** Problem **
Extract the lines between the ones holding "cylinder_barrel();" and "if empty is", inclusive, exactly as written and nothing more.

** Data section **
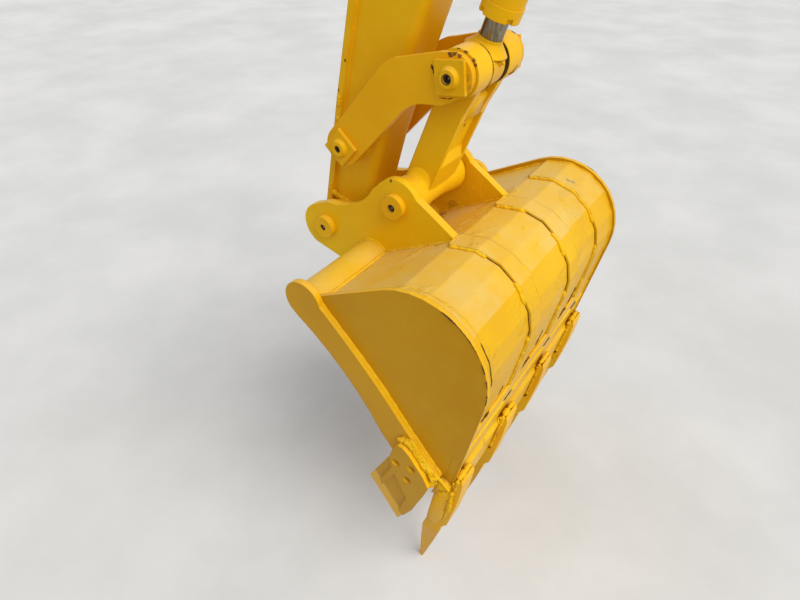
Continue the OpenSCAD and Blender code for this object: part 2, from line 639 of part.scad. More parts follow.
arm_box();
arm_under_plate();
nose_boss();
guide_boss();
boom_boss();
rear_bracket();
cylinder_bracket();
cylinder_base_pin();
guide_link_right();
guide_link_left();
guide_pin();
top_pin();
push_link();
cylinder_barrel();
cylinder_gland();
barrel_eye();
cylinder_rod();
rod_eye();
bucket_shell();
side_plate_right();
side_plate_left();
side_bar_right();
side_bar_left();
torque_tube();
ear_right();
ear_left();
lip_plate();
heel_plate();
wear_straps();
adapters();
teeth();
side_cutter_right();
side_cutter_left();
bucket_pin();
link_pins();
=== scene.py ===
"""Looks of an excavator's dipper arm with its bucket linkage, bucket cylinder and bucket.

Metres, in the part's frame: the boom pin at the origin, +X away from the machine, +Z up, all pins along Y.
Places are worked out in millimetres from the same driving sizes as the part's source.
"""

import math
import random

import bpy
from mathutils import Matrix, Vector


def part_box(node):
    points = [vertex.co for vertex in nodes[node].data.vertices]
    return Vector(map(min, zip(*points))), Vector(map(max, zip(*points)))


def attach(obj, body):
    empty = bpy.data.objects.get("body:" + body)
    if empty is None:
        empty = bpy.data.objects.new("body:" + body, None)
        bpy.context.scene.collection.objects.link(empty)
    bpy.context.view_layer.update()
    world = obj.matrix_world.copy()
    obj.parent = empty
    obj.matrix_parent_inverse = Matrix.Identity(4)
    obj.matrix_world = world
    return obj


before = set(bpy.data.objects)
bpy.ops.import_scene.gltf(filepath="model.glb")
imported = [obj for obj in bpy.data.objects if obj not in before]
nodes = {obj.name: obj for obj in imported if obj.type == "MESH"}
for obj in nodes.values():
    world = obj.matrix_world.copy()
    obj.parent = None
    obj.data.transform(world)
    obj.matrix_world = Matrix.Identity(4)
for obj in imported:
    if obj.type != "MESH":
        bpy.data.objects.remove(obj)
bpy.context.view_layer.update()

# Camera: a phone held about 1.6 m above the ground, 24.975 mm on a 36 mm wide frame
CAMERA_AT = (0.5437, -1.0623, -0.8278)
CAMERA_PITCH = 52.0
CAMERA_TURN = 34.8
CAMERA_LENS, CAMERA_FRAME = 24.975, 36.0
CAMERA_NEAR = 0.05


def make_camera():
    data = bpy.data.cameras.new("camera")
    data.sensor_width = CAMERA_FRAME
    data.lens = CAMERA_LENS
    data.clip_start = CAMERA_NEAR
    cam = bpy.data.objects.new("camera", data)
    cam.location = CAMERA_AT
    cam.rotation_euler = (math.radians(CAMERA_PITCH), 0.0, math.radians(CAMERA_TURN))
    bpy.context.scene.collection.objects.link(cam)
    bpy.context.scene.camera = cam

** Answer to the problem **
cylinder_barrel();
cylinder_gland();
barrel_eye();
cylinder_rod();
rod_eye();
bucket_shell();
side_plate_right();
side_plate_left();
side_bar_right();
side_bar_left();
torque_tube();
ear_right();
ear_left();
lip_plate();
heel_plate();
wear_straps();
adapters();
teeth();
side_cutter_right();
side_cutter_left();
bucket_pin();
link_pins();
=== scene.py ===
"""Looks of an excavator's dipper arm with its bucket linkage, bucket cylinder and bucket.

Metres, in the part's frame: the boom pin at the origin, +X away from the machine, +Z up, all pins along Y.
Places are worked out in millimetres from the same driving sizes as the part's source.
"""

import math
import random

import bpy
from mathutils import Matrix, Vector


def part_box(node):
    points = [vertex.co for vertex in nodes[node].data.vertices]
    return Vector(map(min, zip(*points))), Vector(map(max, zip(*points)))


def attach(obj, body):
    empty = bpy.data.objects.get("body:" + body)
    if empty is None:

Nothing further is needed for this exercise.